If anything, "trigonometric" is the word they should have avoided, since, even though the word is etymologocally closely associated with triangles as they said, it is also commonly used to refer to exactly the thing they are trying to avoid -- dependency on the Pythagorian theorem, which was the spource of all the confusion and fuss and terrible media reporting when they first published their proof and referred to an ill-defined statement in a 100 year old textbook.

There are hundreds of old proofs of Pythagorean Theorem. I'm sure you can find one that satisfies you. For those of us who enjoy new ideas that push back the intellectual frontier, this paper is very nice.

Note that there were already hundreds of old fashioned proofs, the challenge was exactly to find a new one with the "high powered" methods without circularly referring to the PT, which these two kids achieved.
Tastes differ. Myself, I think it's fascinating that we can use the convergence of infinite geometric series to prove Pythagorean theorem. And particularly inspiring / interesting that two High School students did this.
> "cyclometric"

it's cyclotopic, a term they coined. I suggest the intro section juxtaposing trigonometry vs 'circular' approaches might best be read as guidance as to how interested high school students (their past selves?) might think about the topic rather than a necessary preface for their paper.

I am a college graduate and I found it quite interesting and enlightening. I don't understand the persistent effort some bystanders are making to discredit this work that has met the approval of mathematical professionals.

I also very much enjoyed: "In this section, we verify that our proofs aren’t circular."

It's called jealousy. They've got all these big brains and nuanced thoughts and somehow not a one of them accomplished something that got that kind of recognition at that age.

Didn't have the motivation? So what? They did.

The things they did seem obvious? Yes, I bet they do in hindsight. Touch screens on cell phones seem obvious today too.

>I don't understand the persistent effort some bystanders are making to discredit this work that has met the approval of mathematical professionals.

I don't try to discredit this stuff, and probably couldn't come up with similar proof myself since I'm not that interested in mathematics in general, but I am personally getting kinda tired of all these "child discovers x" stories where x turns out to either be something this is already well known or it turns out that they've just restated something that was well known in a somewhat trivial way. I'm not saying that's what happened in this case, but it is what happens in most of these sorts of stories that get published anytime it's a slow news day.

Please give them some slack, they were in high school when they wrote the proofs.
No slack needed. The authors did great work, and they have been assured of that, and PP is embarrassing themself with the kind of middlebrow dismissal that Hacker News guidelines discourage.
I'm a bit of two minds about this. On the one hand you're quite right, it's impressive work for high school students. What I don't like is how pointing that out feels like an insult, when what I really want to convey is that it's impressive but not entirely beyond ordinary high school students with an interest in mathematics.

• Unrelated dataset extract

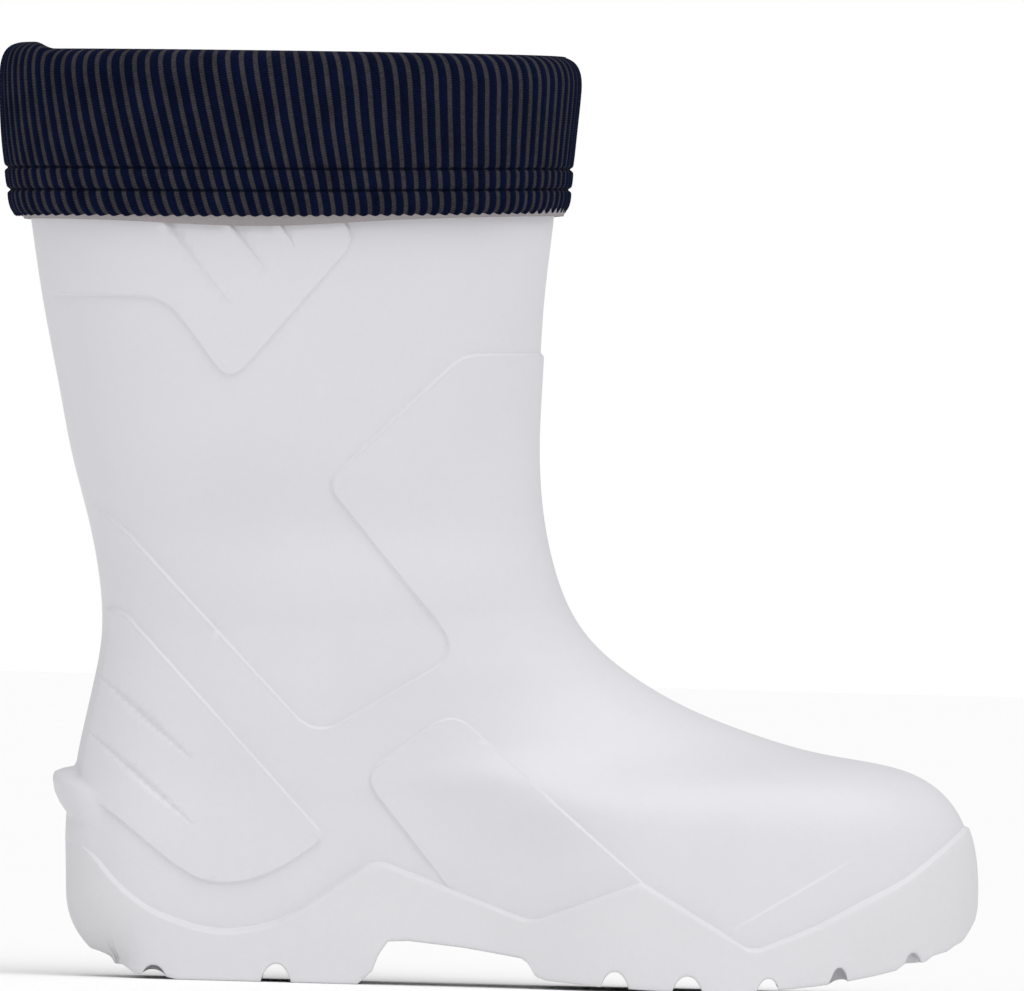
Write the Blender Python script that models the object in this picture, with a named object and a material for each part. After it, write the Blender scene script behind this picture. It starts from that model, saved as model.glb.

And articles like this have been popping up for years (I think about the exact same two students even), and each time I have to decide whether to downplay the scale of their achievement so high school students don't lose hope about achieving something similar, or praise them with the qualifier for high school students because they couldn't be expected to have enough mathematical background to push the boundaries of one of the oldest and most extensively researched parts of modern mathematics.

I can't help but feel that each additional article is just further entrenching the stereotype that you're either a genius at mathematics or not, and is demotivating the students in question, because how on earth are they ever going to top this?